Analyzing the Neural Tangent Kernel of Periodically Activated Coordinate Networks
Hemanth Saratchandran, Shin-Fang Chng, Simon Lucey
TL;DR
This paper addresses why periodically activated networks, particularly cosine-activated coordinate networks, can outperform ReLU nets by analyzing their Neural Tangent Kernel (NTK). It derives two-sided bounds on the minimum eigenvalue of the empirical NTK $\lambda_{\min}(K_L)$ in a finite-width regime with a single wide hidden layer, showing a $\Theta(n_k^{3/2})$ scaling that yields a larger spectral gap than ReLU activations. The authors also prove a memorization capacity theorem under similar width growth conditions and provide empirical evidence that supports the theory, including comparisons with ReLU and measurements of the empirical Lipschitz constant. Collectively, the work advances understanding of how periodic activations influence training dynamics and memorization in coordinate networks and highlights potential practical benefits for implicit neural representations.
Abstract
Recently, neural networks utilizing periodic activation functions have been proven to demonstrate superior performance in vision tasks compared to traditional ReLU-activated networks. However, there is still a limited understanding of the underlying reasons for this improved performance. In this paper, we aim to address this gap by providing a theoretical understanding of periodically activated networks through an analysis of their Neural Tangent Kernel (NTK).
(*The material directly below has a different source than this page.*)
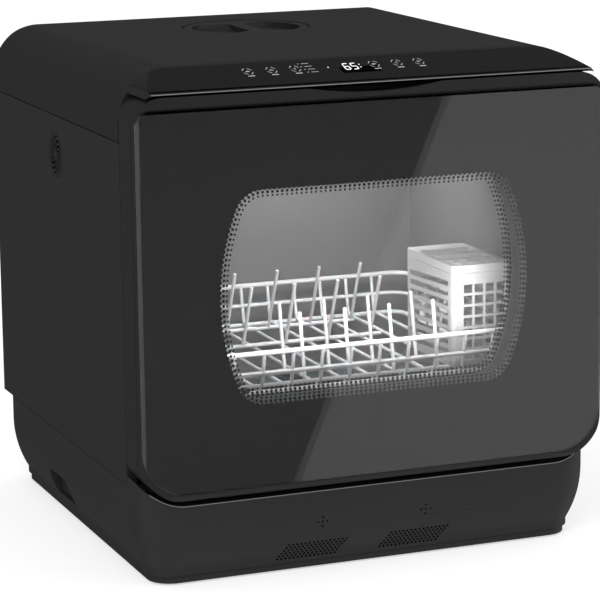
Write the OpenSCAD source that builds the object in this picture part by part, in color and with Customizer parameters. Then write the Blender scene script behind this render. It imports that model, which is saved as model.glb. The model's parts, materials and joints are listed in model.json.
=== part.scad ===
// Countertop dishwasher with a drop-down glass door, a pull-out rack and a top fill port.
// Millimetres. +Z is up, the door faces -Y, and the origin is on the floor under the middle.

/* [Casing] */
// Width across the side panels
casing_w = 420; // [410:1:460]
// Depth from the door glass to the back of the casing
casing_d = 426; // [420:1:470]
// Height from the floor to the flat top
casing_h = 435; // [430:1:470]
// Thickness of the moulded walls
wall = 2.5; // [2:0.1:3]
// Thickness of the side and back sheets
sheet = 1.5; // [1:0.1:1.8]
// Gap left between fixed pieces that meet
seat_gap = 0.3; // [0.2:0.05:0.4]
// Height of the top cover's sides, from their seam to the flat top
cover_side_h = 60; // [54:1:66]
// Height of the cover's nose, from the gap over the door to the flat top
nose_h = 17; // [15:0.5:19]
// Radius of the long side edges of the top cover
cover_r = 45; // [38:1:50]
// Depth of the sloping control face
slope_d = 56; // [54:1:60]
// Radius of the rear top edge of the cover
cover_rear_r = 9; // [4:1:14]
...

We derive bounds on the minimum eigenvalue of their NTK in the finite width setting, using a fairly general network architecture which requires only one wide layer that grows at least linearly with the number of data samples. Our findings indicate that periodically activated networks are \textit{notably more well-behaved}, from the NTK perspective, than ReLU activated networks. Additionally, we give an application to the memorization capacity of such networks and verify our theoretical predictions empirically. Our study offers a deeper understanding of the properties of periodically activated neural networks and their potential in the field of deep learning.